This post is based on my article The Right to Arms in Nineteenth Century Colorado, 95 Denver University Law Review 329 (2018); citations and footnotes are therein.

The 1858 discovery of gold in Colorado started a gold rush to "Pike's Peak country" that Fall. In the Spring of 1859, a torrent of settlers began pouring in from the east. At the time, the land that would become the State of Colorado was part of four territories: Kansas (whose capital was Topeka), Utah (Salt Lake City), New Mexico (Santa Fe), and Nebraska (Omaha). The major area of settlement in Colorado was within the Territory of Kansas, near or in the Front Range of the Rocky Mountain. The territorial legislature of Kansas in 1855 had created Arapahoe County, and in 1859 divided Colorado into five counties. But the territorial government of Kansas had little influence in Colorado. It was busy with a civil war in eastern Kansas between pro?slavery and anti?slavery forces. There was a Kansas judge for Colorado, but he never went to Colorado. None of the territorial governments could do much to assist remote Colorado. The settlers were on their own.

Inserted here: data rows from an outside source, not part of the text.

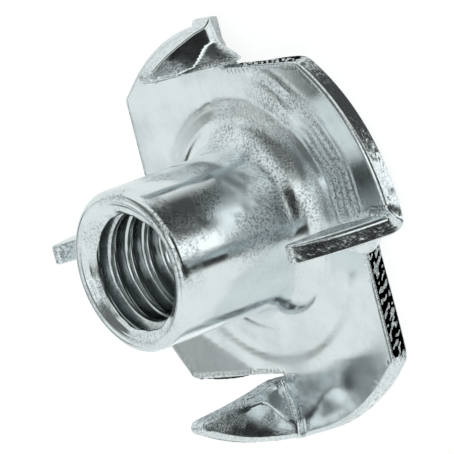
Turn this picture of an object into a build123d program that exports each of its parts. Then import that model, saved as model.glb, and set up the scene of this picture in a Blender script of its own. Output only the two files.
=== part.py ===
from build123d import *

import math
import os

# Tee nut for wood, M6, pressed from one piece of sheet steel.
# Millimetres. +Z runs along the barrel, away from the flange. The origin is on the thread axis,
# in the flat underside of the flange. A prong stands on each of the +X, -Y, -X and +Y sides.

# Flange
FLANGE_DIAMETER = 19.0
SHEET_THICKNESS = 0.9

# Barrel, drawn out of the flange
BARREL_DIAMETER = 7.5
OVERALL_HEIGHT = 8.5
ROOT_FILLET = 1.25
ENTRY_ROUNDING = 1.0
LIP_ROUNDING = 0.2

# Bore, at the crests of an M6 x 1 thread, and its countersunk mouth
THREAD_MINOR_DIAMETER = 5.0
MOUTH_DIAMETER = 6.0

# Straight shear cuts, one along each side of a square
CUT_DISTANCE = 7.15
CORNER_ROUNDING = 0.5
NOTCH_ROUNDING = 1.0

# Prongs, bent up out of the metal outside the cuts
PRONG_COUNT = 4
PRONG_TIP_RADIUS = 0.25
PRONG_BACK_OFFSET = 0.8
BEND_INSIDE_RADIUS = 0.45
SHEAR_GAP = 0.1

# Worked out from the sizes above
flange_radius = FLANGE_DIAMETER / 2
barrel_radius = BARREL_DIAMETER / 2
bore_radius = THREAD_MINOR_DIAMETER / 2
mouth_radius = MOUTH_DIAMETER / 2
mouth_depth = mouth_radius - bore_radius
bend_outside_radius = BEND_INSIDE_RADIUS + SHEET_THICKNESS
bend_start = PRONG_BACK_OFFSET - bend_outside_radius
prong_front_offset = PRONG_BACK_OFFSET - SHEET_THICKNESS
prong_inner_edge = CUT_DISTANCE + SHEAR_GAP
root_overlap = SHEET_THICKNESS / 2

# The bend takes this length of flat sheet, measured along the middle of its thickness
bend_length = math.pi / 2 * (BEND_INSIDE_RADIUS + SHEET_THICKNESS / 2)

# The outer edge of a prong is the old rim, so it is an arc of the flange's own radius. Its centre
# was on the thread axis before bending, and the bend carries it up to this height.
rim_arc_height = bend_outside_radius - bend_start - bend_length

# One prong on the +X side, seen edge on: a flat overlap into the flange, the bend and the blade
prong_side = Plane(origin=(flange_radius, 0, 0), x_dir=(0, -1, 0), z_dir=(-1, 0, 0))
blade_top = rim_arc_height + flange_radius

with BuildPart() as prong:
    with BuildSketch(prong_side):
        with BuildLine():
            Polyline(
                (bend_start, 0),
                (bend_start - root_overlap, 0),
                (bend_start - root_overlap, SHEET_THICKNESS),
                (bend_start, SHEET_THICKNESS),
            )
            RadiusArc(
                (bend_start, SHEET_THICKNESS),
                (prong_front_offset, bend_outside_radius),
                -BEND_INSIDE_RADIUS,
            )
            Polyline(
                (prong_front_offset, bend_outside_radius),
                (prong_front_offset, blade_top),
                (PRONG_BACK_OFFSET, blade_top),
                (PRONG_BACK_OFFSET, bend_outside_radius),
            )
            RadiusArc((PRONG_BACK_OFFSET, bend_outside_radius), (bend_start, 0), bend_outside_radius)
        make_face()
    extrude(amount=flange_radius - prong_inner_edge)
    with BuildSketch(Plane.XZ):
        with Locations((0, rim_arc_height)):
            Circle(flange_radius)
    extrude(amount=2 * bend_outside_radius, both=True, mode=Mode.INTERSECT)
    fillet(prong.edges().filter_by(Axis.Y).sort_by(Axis.Z)[-1], PRONG_TIP_RADIUS)

# What the press takes away beside one prong, in plan: the straight cut, rounded into the prong's back,
# and the root that the bend lifts out of the flange
with BuildSketch() as cut_outline:
    with Locations((CUT_DISTANCE, -PRONG_BACK_OFFSET)):
        Rectangle(flange_radius, flange_radius, align=(Align.MIN, Align.MAX))
    fillet(cut_outline.vertices().group_by(Axis.X)[0].sort_by(Axis.Y)[-1], NOTCH_ROUNDING)
    with Locations((CUT_DISTANCE + NOTCH_ROUNDING, -bend_start)):
        Rectangle(flange_radius, bend_outside_radius + NOTCH_ROUNDING, align=(Align.MIN, Align.MAX))

with BuildPart() as tee_nut:
    # Flange
    with BuildSketch() as flange_outline:
        Circle(flange_radius)
        with PolarLocations(0, PRONG_COUNT):
            add(cut_outline.sketch, mode=Mode.SUBTRACT)
        corners = flange_outline.vertices().filter_by(
            lambda corner: min(abs(corner.X), abs(corner.Y)) > CUT_DISTANCE / 2
        )
        fillet(corners, CORNER_ROUNDING)
    extrude(amount=SHEET_THICKNESS)

    # Barrel, with the fillet at its root
    with BuildSketch(Plane.XZ):
        with BuildLine():
            Polyline(
                (barrel_radius + ROOT_FILLET, SHEET_THICKNESS),
                (barrel_radius + ROOT_FILLET, SHEET_THICKNESS / 2),
                (0, SHEET_THICKNESS / 2),
                (0, OVERALL_HEIGHT),
                (barrel_radius, OVERALL_HEIGHT),
                (barrel_radius, SHEET_THICKNESS + ROOT_FILLET),
            )
            RadiusArc(
                (barrel_radius, SHEET_THICKNESS + ROOT_FILLET),
                (barrel_radius + ROOT_FILLET, SHEET_THICKNESS),
                -ROOT_FILLET,
            )
        barrel_profile = make_face()
        fillet(barrel_profile.vertices().group_by(Axis.Y)[-1].sort_by(Axis.X)[-1], LIP_ROUNDING)
    revolve(axis=Axis.Z)

    # Bore, rounded where it was drawn from the underside and countersunk at its mouth
    with BuildSketch(Plane.XZ):
        with BuildLine():
            Polyline(
                (bore_radius + ENTRY_ROUNDING, 0),
                (0, 0),
                (0, OVERALL_HEIGHT),
                (mouth_radius, OVERALL_HEIGHT),
                (bore_radius, OVERALL_HEIGHT - mouth_depth),
                (bore_radius, ENTRY_ROUNDING),
            )
            RadiusArc((bore_radius, ENTRY_ROUNDING), (bore_radius + ENTRY_ROUNDING, 0), -ENTRY_ROUNDING)
        make_face()
    revolve(axis=Axis.Z, mode=Mode.SUBTRACT)

    # Prongs
    with PolarLocations(0, PRONG_COUNT):
        add(prong.part)

os.makedirs("parts", exist_ok=True)
tee_nut.part.label = "tee_nut"
export_step(tee_nut.part, "parts/tee_nut.step")
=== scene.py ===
import math

import bpy
import numpy as np
from bpy.props import FloatProperty, FloatVectorProperty, IntProperty, PointerProperty
from mathutils import Matrix, Vector
from mathutils.geometry import delaunay_2d_cdt


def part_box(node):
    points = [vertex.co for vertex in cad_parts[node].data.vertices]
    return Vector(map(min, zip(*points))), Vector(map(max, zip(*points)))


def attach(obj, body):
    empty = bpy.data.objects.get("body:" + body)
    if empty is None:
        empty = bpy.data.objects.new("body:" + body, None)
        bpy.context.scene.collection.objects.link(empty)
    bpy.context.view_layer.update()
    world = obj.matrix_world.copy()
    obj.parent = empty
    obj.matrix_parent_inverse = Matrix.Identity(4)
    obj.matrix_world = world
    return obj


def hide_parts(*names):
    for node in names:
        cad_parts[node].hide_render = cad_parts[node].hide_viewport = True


bl_info = {
    "name": "Tee nut",
    "version": (1, 0, 0),
    "blender": (4, 5, 0),
    "location": "3D View > Sidebar > Tee nut",
    "description": "Builds a zinc-plated pressed tee nut with a cut thread, and a pale studio around it",
    "category": "Add Mesh",
}

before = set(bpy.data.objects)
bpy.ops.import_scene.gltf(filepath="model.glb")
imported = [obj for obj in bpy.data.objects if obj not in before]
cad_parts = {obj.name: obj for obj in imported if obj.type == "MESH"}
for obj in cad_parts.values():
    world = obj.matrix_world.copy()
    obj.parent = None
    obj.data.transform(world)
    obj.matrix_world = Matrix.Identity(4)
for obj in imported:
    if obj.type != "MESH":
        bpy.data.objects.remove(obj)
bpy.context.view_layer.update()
NODE_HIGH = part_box("tee_nut")[1]

MM = 0.001
SIDES = 4

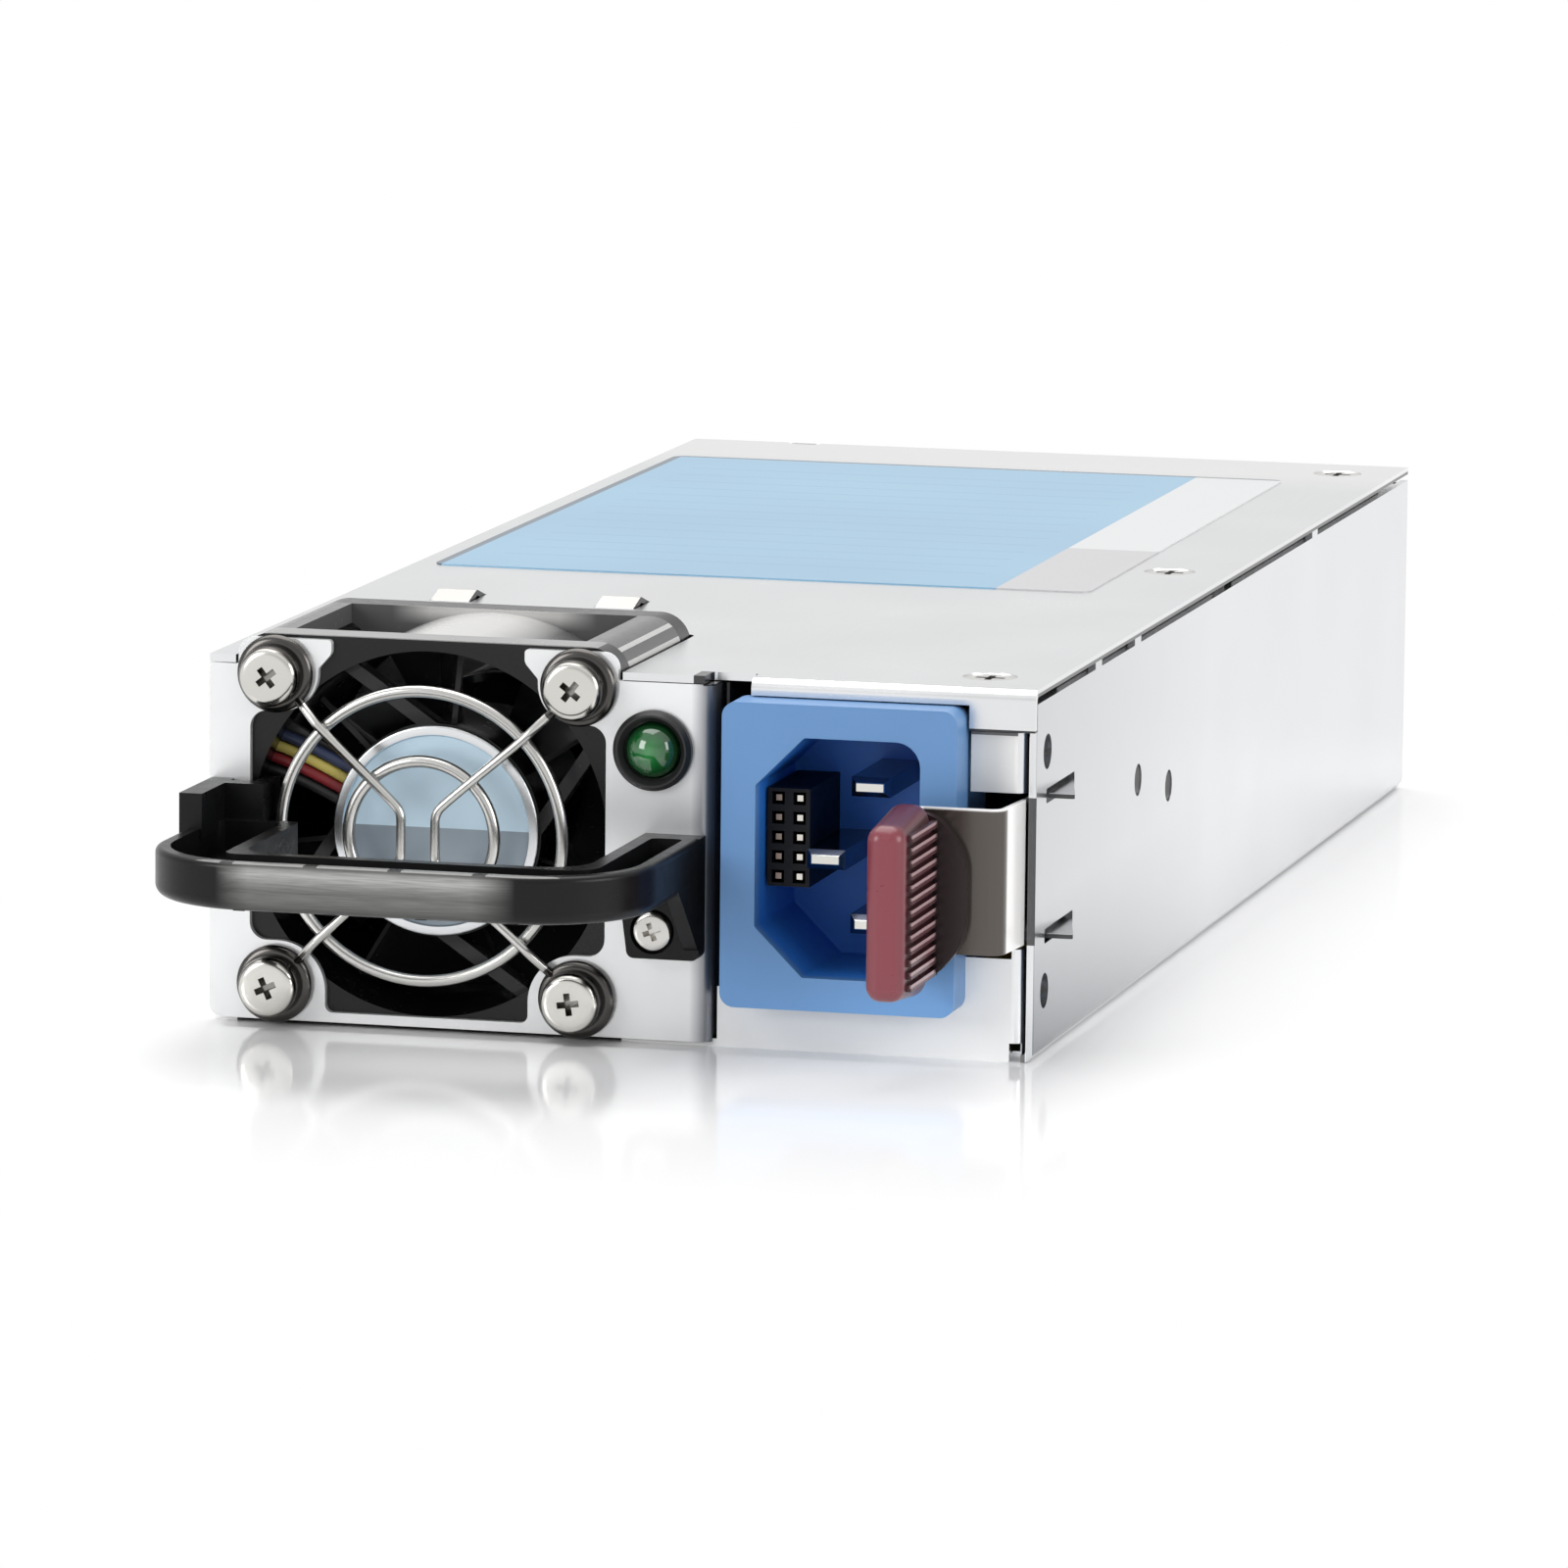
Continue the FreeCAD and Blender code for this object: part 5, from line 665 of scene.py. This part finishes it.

Moreover, Colorado and the rest of western Kansas were still Indian country by treaty, so Kansas lacked authority even to attempt to organize county governments there. Nevertheless, after the reports of the 1858 gold discovery, Kansas Governor James W. Denver commissioned several men to set up a county government; they included Arapahoe County Sheriff Edward W. Wynkoop and Treasurer John Larimer. In November 1858, Larimer and others organized the Denver Town Company. Separately, Arapahoe County officers were elected in March 1859. (Denver was part of Arapahoe County until the adoption of the home rule constitutional amendment in 1902.) The newly elected county officers did not wait for consent or orders from Kansas before taking office.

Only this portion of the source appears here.